Goal —
Each line of the material must be returned exactly.

## Begin Exercise inputs

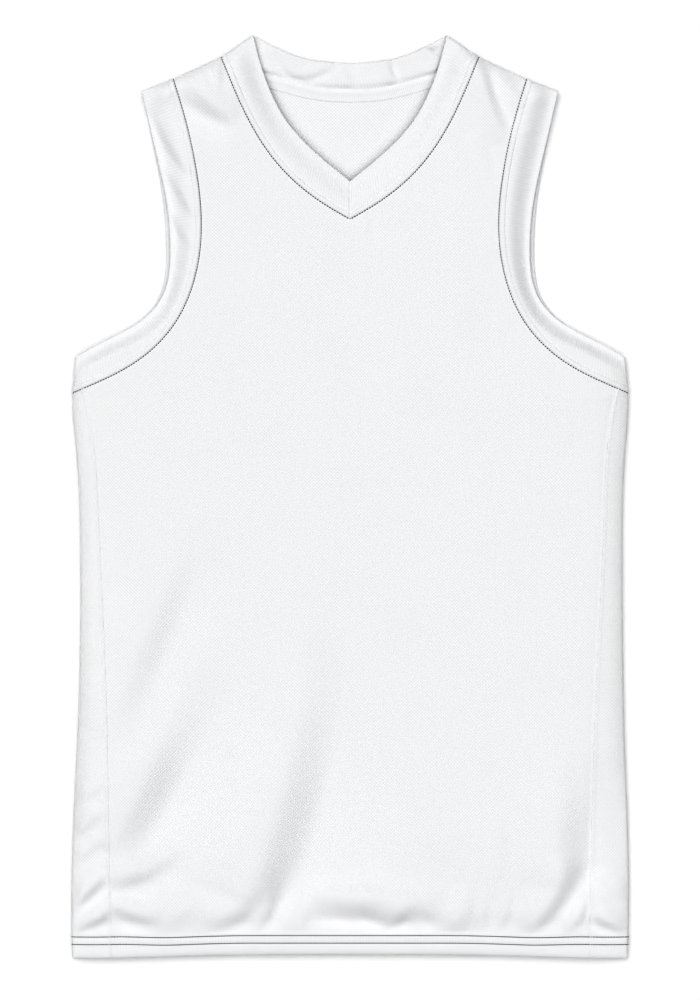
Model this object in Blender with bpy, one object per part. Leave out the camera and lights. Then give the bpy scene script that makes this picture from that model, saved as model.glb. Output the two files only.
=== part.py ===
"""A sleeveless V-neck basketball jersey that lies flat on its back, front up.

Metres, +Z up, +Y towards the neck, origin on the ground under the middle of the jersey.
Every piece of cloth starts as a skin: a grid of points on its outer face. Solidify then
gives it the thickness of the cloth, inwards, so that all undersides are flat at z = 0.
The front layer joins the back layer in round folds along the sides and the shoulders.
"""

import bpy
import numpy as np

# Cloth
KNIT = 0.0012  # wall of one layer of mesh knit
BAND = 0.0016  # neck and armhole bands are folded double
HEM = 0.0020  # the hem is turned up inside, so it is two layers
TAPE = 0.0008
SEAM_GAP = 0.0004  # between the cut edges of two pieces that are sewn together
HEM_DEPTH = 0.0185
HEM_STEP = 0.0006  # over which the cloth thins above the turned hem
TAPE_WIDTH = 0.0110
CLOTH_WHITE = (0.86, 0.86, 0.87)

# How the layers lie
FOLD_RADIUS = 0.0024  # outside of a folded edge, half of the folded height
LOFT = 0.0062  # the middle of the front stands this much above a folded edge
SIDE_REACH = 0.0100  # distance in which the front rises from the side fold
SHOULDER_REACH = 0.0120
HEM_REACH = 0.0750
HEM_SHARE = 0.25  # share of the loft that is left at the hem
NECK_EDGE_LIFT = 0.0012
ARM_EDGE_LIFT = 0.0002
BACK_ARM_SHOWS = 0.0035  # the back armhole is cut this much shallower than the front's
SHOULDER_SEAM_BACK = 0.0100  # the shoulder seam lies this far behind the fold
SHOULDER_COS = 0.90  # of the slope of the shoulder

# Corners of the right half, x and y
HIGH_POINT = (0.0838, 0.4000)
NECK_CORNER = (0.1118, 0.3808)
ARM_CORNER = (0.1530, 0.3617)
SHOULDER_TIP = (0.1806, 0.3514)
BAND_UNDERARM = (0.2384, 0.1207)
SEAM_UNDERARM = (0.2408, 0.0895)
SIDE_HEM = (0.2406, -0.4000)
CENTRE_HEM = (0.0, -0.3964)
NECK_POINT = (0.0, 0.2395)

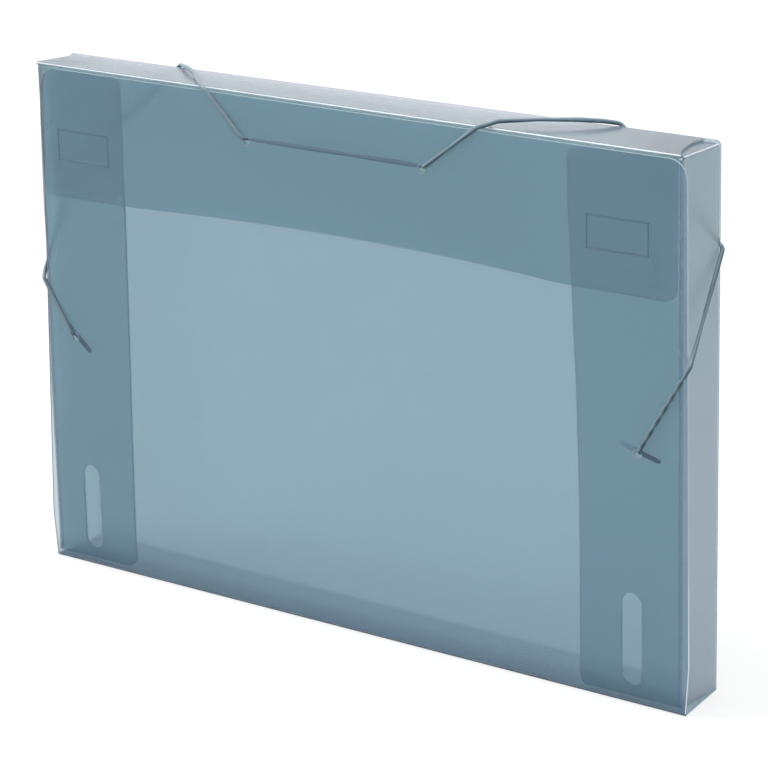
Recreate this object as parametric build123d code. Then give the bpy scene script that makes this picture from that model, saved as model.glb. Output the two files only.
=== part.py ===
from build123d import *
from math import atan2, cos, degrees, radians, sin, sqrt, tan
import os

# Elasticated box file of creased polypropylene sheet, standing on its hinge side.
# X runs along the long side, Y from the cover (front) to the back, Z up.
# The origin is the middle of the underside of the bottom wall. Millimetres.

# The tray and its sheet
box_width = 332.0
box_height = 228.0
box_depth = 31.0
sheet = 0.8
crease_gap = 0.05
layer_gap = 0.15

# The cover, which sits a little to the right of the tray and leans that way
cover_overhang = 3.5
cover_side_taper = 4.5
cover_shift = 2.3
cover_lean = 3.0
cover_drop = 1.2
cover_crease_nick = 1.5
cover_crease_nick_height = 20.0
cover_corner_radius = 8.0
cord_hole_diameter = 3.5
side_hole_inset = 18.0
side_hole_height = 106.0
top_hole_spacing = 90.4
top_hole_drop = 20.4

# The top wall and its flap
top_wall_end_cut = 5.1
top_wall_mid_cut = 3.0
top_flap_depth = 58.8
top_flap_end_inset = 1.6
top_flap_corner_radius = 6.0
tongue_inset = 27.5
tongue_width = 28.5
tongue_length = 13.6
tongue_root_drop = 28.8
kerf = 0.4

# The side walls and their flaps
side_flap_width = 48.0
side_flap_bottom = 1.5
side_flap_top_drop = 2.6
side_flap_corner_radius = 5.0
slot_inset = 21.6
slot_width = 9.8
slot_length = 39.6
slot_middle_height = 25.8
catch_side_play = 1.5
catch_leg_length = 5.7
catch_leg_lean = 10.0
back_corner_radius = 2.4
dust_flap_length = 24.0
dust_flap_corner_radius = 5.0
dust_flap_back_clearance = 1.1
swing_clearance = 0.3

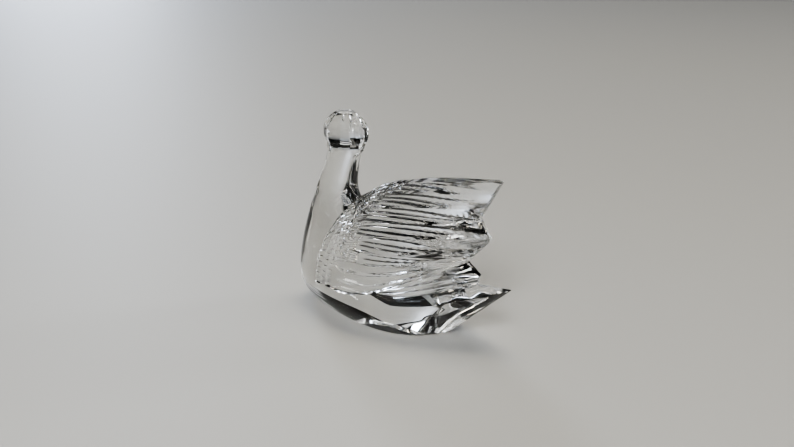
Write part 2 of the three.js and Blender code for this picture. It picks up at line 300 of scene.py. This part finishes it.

## End Exercise inputs

Correct response —
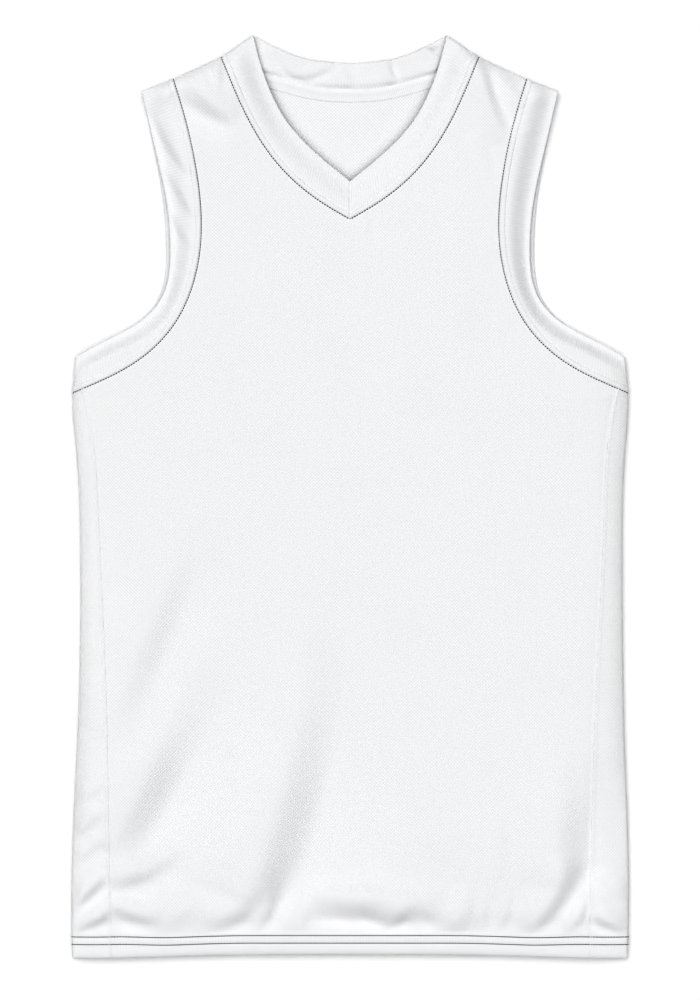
Model this object in Blender with bpy, one object per part. Leave out the camera and lights. Then give the bpy scene script that makes this picture from that model, saved as model.glb. Output the two files only.
=== part.py ===
"""A sleeveless V-neck basketball jersey that lies flat on its back, front up.

Metres, +Z up, +Y towards the neck, origin on the ground under the middle of the jersey.
Every piece of cloth starts as a skin: a grid of points on its outer face. Solidify then
gives it the thickness of the cloth, inwards, so that all undersides are flat at z = 0.
The front layer joins the back layer in round folds along the sides and the shoulders.
"""

import bpy
import numpy as np

# Cloth
KNIT = 0.0012  # wall of one layer of mesh knit
BAND = 0.0016  # neck and armhole bands are folded double
HEM = 0.0020  # the hem is turned up inside, so it is two layers
TAPE = 0.0008
SEAM_GAP = 0.0004  # between the cut edges of two pieces that are sewn together
HEM_DEPTH = 0.0185
HEM_STEP = 0.0006  # over which the cloth thins above the turned hem
TAPE_WIDTH = 0.0110
CLOTH_WHITE = (0.86, 0.86, 0.87)

# How the layers lie
FOLD_RADIUS = 0.0024  # outside of a folded edge, half of the folded height
LOFT = 0.0062  # the middle of the front stands this much above a folded edge
SIDE_REACH = 0.0100  # distance in which the front rises from the side fold
SHOULDER_REACH = 0.0120
HEM_REACH = 0.0750
HEM_SHARE = 0.25  # share of the loft that is left at the hem
NECK_EDGE_LIFT = 0.0012
ARM_EDGE_LIFT = 0.0002
BACK_ARM_SHOWS = 0.0035  # the back armhole is cut this much shallower than the front's
SHOULDER_SEAM_BACK = 0.0100  # the shoulder seam lies this far behind the fold
SHOULDER_COS = 0.90  # of the slope of the shoulder

# Corners of the right half, x and y
HIGH_POINT = (0.0838, 0.4000)
NECK_CORNER = (0.1118, 0.3808)
ARM_CORNER = (0.1530, 0.3617)
SHOULDER_TIP = (0.1806, 0.3514)
BAND_UNDERARM = (0.2384, 0.1207)
SEAM_UNDERARM = (0.2408, 0.0895)
SIDE_HEM = (0.2406, -0.4000)
CENTRE_HEM = (0.0, -0.3964)
NECK_POINT = (0.0, 0.2395)

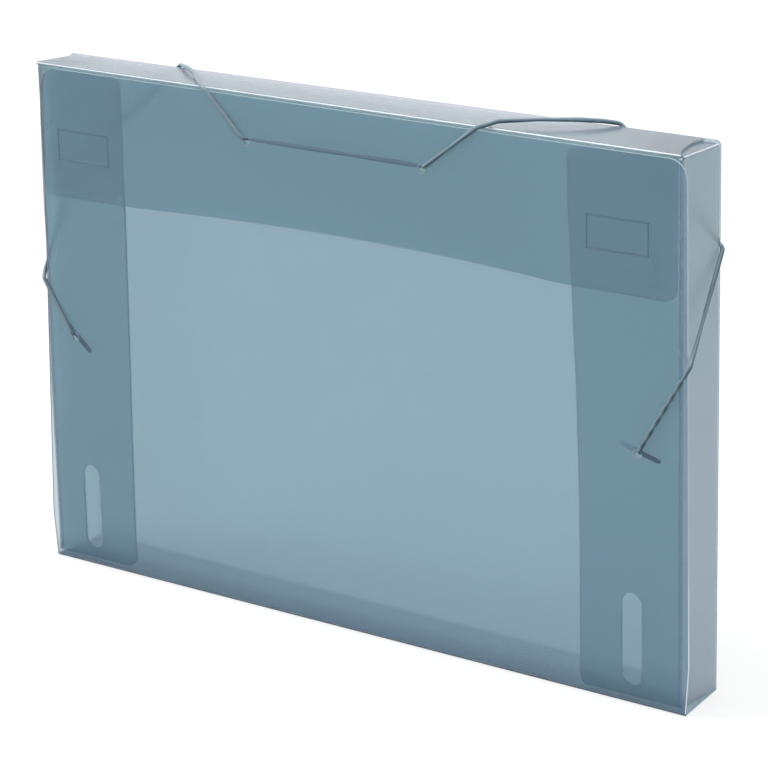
Recreate this object as parametric build123d code. Then give the bpy scene script that makes this picture from that model, saved as model.glb. Output the two files only.
=== part.py ===
from build123d import *
from math import atan2, cos, degrees, radians, sin, sqrt, tan
import os

# Elasticated box file of creased polypropylene sheet, standing on its hinge side.
# X runs along the long side, Y from the cover (front) to the back, Z up.
# The origin is the middle of the underside of the bottom wall. Millimetres.

# The tray and its sheet
box_width = 332.0
box_height = 228.0
box_depth = 31.0
sheet = 0.8
crease_gap = 0.05
layer_gap = 0.15

# The cover, which sits a little to the right of the tray and leans that way
cover_overhang = 3.5
cover_side_taper = 4.5
cover_shift = 2.3
cover_lean = 3.0
cover_drop = 1.2
cover_crease_nick = 1.5
cover_crease_nick_height = 20.0
cover_corner_radius = 8.0
cord_hole_diameter = 3.5
side_hole_inset = 18.0
side_hole_height = 106.0
top_hole_spacing = 90.4
top_hole_drop = 20.4

# The top wall and its flap
top_wall_end_cut = 5.1
top_wall_mid_cut = 3.0
top_flap_depth = 58.8
top_flap_end_inset = 1.6
top_flap_corner_radius = 6.0
tongue_inset = 27.5
tongue_width = 28.5
tongue_length = 13.6
tongue_root_drop = 28.8
kerf = 0.4

# The side walls and their flaps
side_flap_width = 48.0
side_flap_bottom = 1.5
side_flap_top_drop = 2.6
side_flap_corner_radius = 5.0
slot_inset = 21.6
slot_width = 9.8
slot_length = 39.6
slot_middle_height = 25.8
catch_side_play = 1.5
catch_leg_length = 5.7
catch_leg_lean = 10.0
back_corner_radius = 2.4
dust_flap_length = 24.0
dust_flap_corner_radius = 5.0
dust_flap_back_clearance = 1.1
swing_clearance = 0.3

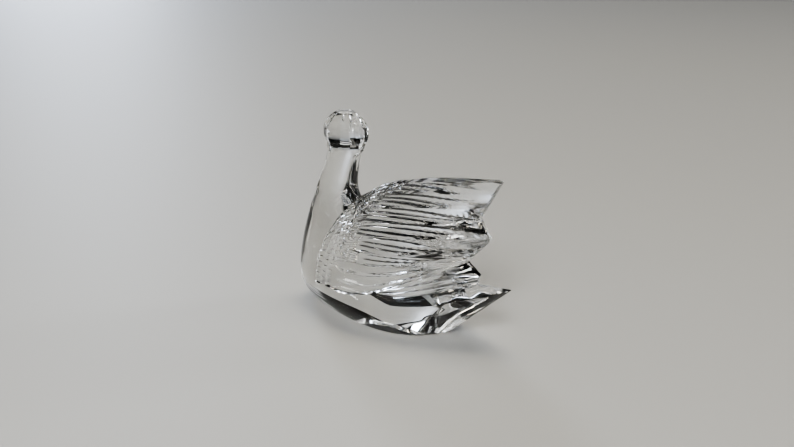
Write part 2 of the three.js and Blender code for this picture. It picks up at line 300 of scene.py. This part finishes it.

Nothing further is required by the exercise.